* Data extract

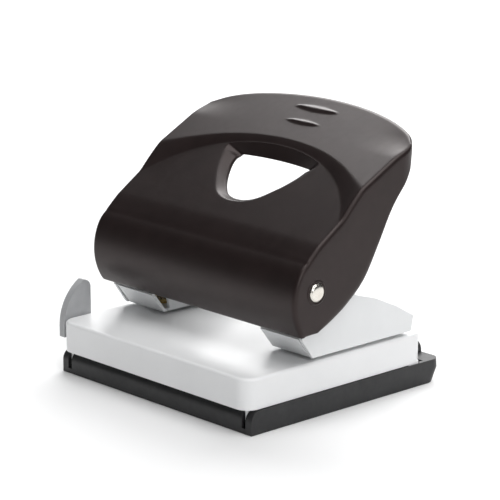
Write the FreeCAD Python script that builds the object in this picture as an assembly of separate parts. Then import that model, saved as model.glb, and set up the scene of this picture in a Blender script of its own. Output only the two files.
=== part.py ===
"""Two-hole paper punch: FreeCAD model, one STEP file per sub-part, in millimetres.

Frame: the origin is on the resting plane, midway between the two punch axes.
X runs along the row of holes, Y to the rear, where the hand presses, and Z up.
"""

import math
import os

import FreeCAD
import Part

V = FreeCAD.Vector
FAR = 80.0  # reach of a cutting shape that must run past everything

# punches and axle
PIN_X = 40.0
PIN_R = 3.0
RUNNING_GAP = 0.05
AXLE_Y = -12.5
AXLE_Z = 46.7
AXLE_R = 2.5
AXLE_HEAD_R = 3.4
AXLE_HEAD_T = 1.4

# base
STEEL = 1.2
BASE_HALF = 51.0
BASE_FRONT = -42.0
BASE_REAR = 46.5
BASE_BOTTOM = 8.8
BASE_CORNER = 5.5
DECK_TOP = 20.2
DECK_UNDER = DECK_TOP - STEEL
SLOT = 1.2
STOP_Y = 12.0
PLATEAU_HALF = 45.5
PLATEAU_REAR = 40.0

# brackets
FLOOR_Z = DECK_TOP + SLOT
FLOOR_TOP = FLOOR_Z + STEEL
BRACKET_OUT = 51.0
BRACKET_IN = 28.9
BRACKET_FRONT = -9.6
BRACKET_REAR = 39.6
EAR_R = 6.0
LIP_OUT = 48.9
BRIDGE_Z = 28.2
BRIDGE_HALF_Y = 6.5
BUSH_R = 4.2
BUSH_FLANGE_R = 6.3
BUSH_FLANGE_T = 1.4
RIVET_R = 1.5
RIVET_HEAD_R = 2.8
RIVET_HEAD_T = 0.9
RIVET_X = (34.0, 41.5)
RIVET_Y = (20.0, 34.0)

# punch pin and what is on it
PIN_TIP_Z = 21.8
PIN_TOP_Z = 45.6
CLIP_Z = 41.6
CLIP_T = 0.8
CLIP_R = 4.6
GROOVE_R = 2.3
WASHER_T = 0.8
WASHER_R = 5.6
SPRING_R = 4.4
SPRING_WIRE_R = 0.45
SPRING_TURNS = 5.0

# handle
HANDLE_HALF = 54.0
WALL = 1.8
FLANGE_T = 1.6
FRONT_BOTTOM = (-17.7, 30.7)
FRONT_BULGE = (-22.5, 42.8)
FACE_START = (-18.9, 56.4)
FACE_SLOPE = 0.66
CROWN_POINT = (38.0, 94.4)
CROWN_SLOPE = 0.5
ARCH = ((-60, 0), (-54, 4), (-40, 12), (-20, 19), (0, 21), (20, 19), (40, 12), (54, 4), (60, 0))
REAR = ((-56, 35.8), (-48, 39.4), (-26, 45.3), (0, 47.6), (26, 45.3), (48, 39.4), (56, 35.8))
FLANGE_EDGE = (
    (36.2, 85.0), (32.0, 79.0), (24.6, 69.9), (17.7, 57.2), (13.2, 49.3),
    (3.9, 40.4), (-4.4, 35.2), (-13.8, 31.6), (-17.7, 30.7),
)
CUTOUT = (
    (0, -0.8), (7, 0.8), (13, 5.5), (18.3, 11.8), (19.6, 16.8), (16.5, 19.8), (0, 20.4),
    (-16.5, 19.8), (-19.6, 16.8), (-18.3, 11.8), (-13, 5.5), (-7, 0.8),
)
CUTOUT_MIDDLE = V(0, 11, 0)
RIM_T = 1.6
RIM_DEPTH = 3.2
REAR_LIP = 4.5
GRIP_RIBS = ((34.2, 9.3, 1.5), (42.2, 12.1, 2.0))
RIB_HEIGHT = 0.7
RIB_ROOT = 0.5

# lever inside the handle
LEVER_T = 1.6
LEVER_HALF = 48.0
LEVER_IN = 31.9
LEVER_OFF = 8.3
NOSE_R = 1.0

# paper guide
GUIDE_Y = -33.0
GUIDE_W = 12.0
GUIDE_T = 2.5
GUIDE_Z = 13.2
GUIDE_END = 48.0
GUIDE_GAP = 0.25
STOP_IN = 51.8
STOP_T = 3.0
CHANNEL_HALF = 46.0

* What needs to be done
Once more, set down the full listing, verbatim.

* Complete answer
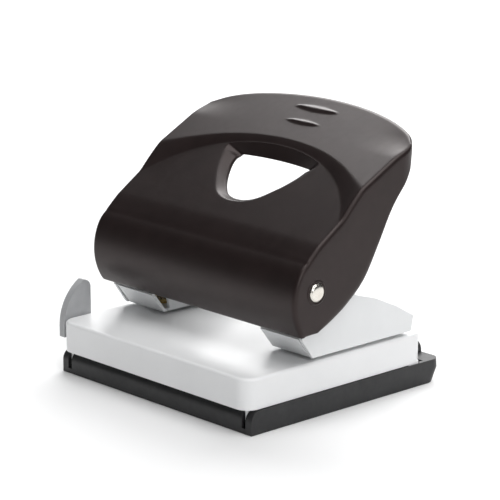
Write the FreeCAD Python script that builds the object in this picture as an assembly of separate parts. Then import that model, saved as model.glb, and set up the scene of this picture in a Blender script of its own. Output only the two files.
=== part.py ===
"""Two-hole paper punch: FreeCAD model, one STEP file per sub-part, in millimetres.

Frame: the origin is on the resting plane, midway between the two punch axes.
X runs along the row of holes, Y to the rear, where the hand presses, and Z up.
"""

import math
import os

import FreeCAD
import Part

V = FreeCAD.Vector
FAR = 80.0  # reach of a cutting shape that must run past everything

# punches and axle
PIN_X = 40.0
PIN_R = 3.0
RUNNING_GAP = 0.05
AXLE_Y = -12.5
AXLE_Z = 46.7
AXLE_R = 2.5
AXLE_HEAD_R = 3.4
AXLE_HEAD_T = 1.4

# base
STEEL = 1.2
BASE_HALF = 51.0
BASE_FRONT = -42.0
BASE_REAR = 46.5
BASE_BOTTOM = 8.8
BASE_CORNER = 5.5
DECK_TOP = 20.2
DECK_UNDER = DECK_TOP - STEEL
SLOT = 1.2
STOP_Y = 12.0
PLATEAU_HALF = 45.5
PLATEAU_REAR = 40.0

# brackets
FLOOR_Z = DECK_TOP + SLOT
FLOOR_TOP = FLOOR_Z + STEEL
BRACKET_OUT = 51.0
BRACKET_IN = 28.9
BRACKET_FRONT = -9.6
BRACKET_REAR = 39.6
EAR_R = 6.0
LIP_OUT = 48.9
BRIDGE_Z = 28.2
BRIDGE_HALF_Y = 6.5
BUSH_R = 4.2
BUSH_FLANGE_R = 6.3
BUSH_FLANGE_T = 1.4
RIVET_R = 1.5
RIVET_HEAD_R = 2.8
RIVET_HEAD_T = 0.9
RIVET_X = (34.0, 41.5)
RIVET_Y = (20.0, 34.0)

# punch pin and what is on it
PIN_TIP_Z = 21.8
PIN_TOP_Z = 45.6
CLIP_Z = 41.6
CLIP_T = 0.8
CLIP_R = 4.6
GROOVE_R = 2.3
WASHER_T = 0.8
WASHER_R = 5.6
SPRING_R = 4.4
SPRING_WIRE_R = 0.45
SPRING_TURNS = 5.0

# handle
HANDLE_HALF = 54.0
WALL = 1.8
FLANGE_T = 1.6
FRONT_BOTTOM = (-17.7, 30.7)
FRONT_BULGE = (-22.5, 42.8)
FACE_START = (-18.9, 56.4)
FACE_SLOPE = 0.66
CROWN_POINT = (38.0, 94.4)
CROWN_SLOPE = 0.5
ARCH = ((-60, 0), (-54, 4), (-40, 12), (-20, 19), (0, 21), (20, 19), (40, 12), (54, 4), (60, 0))
REAR = ((-56, 35.8), (-48, 39.4), (-26, 45.3), (0, 47.6), (26, 45.3), (48, 39.4), (56, 35.8))
FLANGE_EDGE = (
    (36.2, 85.0), (32.0, 79.0), (24.6, 69.9), (17.7, 57.2), (13.2, 49.3),
    (3.9, 40.4), (-4.4, 35.2), (-13.8, 31.6), (-17.7, 30.7),
)
CUTOUT = (
    (0, -0.8), (7, 0.8), (13, 5.5), (18.3, 11.8), (19.6, 16.8), (16.5, 19.8), (0, 20.4),
    (-16.5, 19.8), (-19.6, 16.8), (-18.3, 11.8), (-13, 5.5), (-7, 0.8),
)
CUTOUT_MIDDLE = V(0, 11, 0)
RIM_T = 1.6
RIM_DEPTH = 3.2
REAR_LIP = 4.5
GRIP_RIBS = ((34.2, 9.3, 1.5), (42.2, 12.1, 2.0))
RIB_HEIGHT = 0.7
RIB_ROOT = 0.5

# lever inside the handle
LEVER_T = 1.6
LEVER_HALF = 48.0
LEVER_IN = 31.9
LEVER_OFF = 8.3
NOSE_R = 1.0

# paper guide
GUIDE_Y = -33.0
GUIDE_W = 12.0
GUIDE_T = 2.5
GUIDE_Z = 13.2
GUIDE_END = 48.0
GUIDE_GAP = 0.25
STOP_IN = 51.8
STOP_T = 3.0
CHANNEL_HALF = 46.0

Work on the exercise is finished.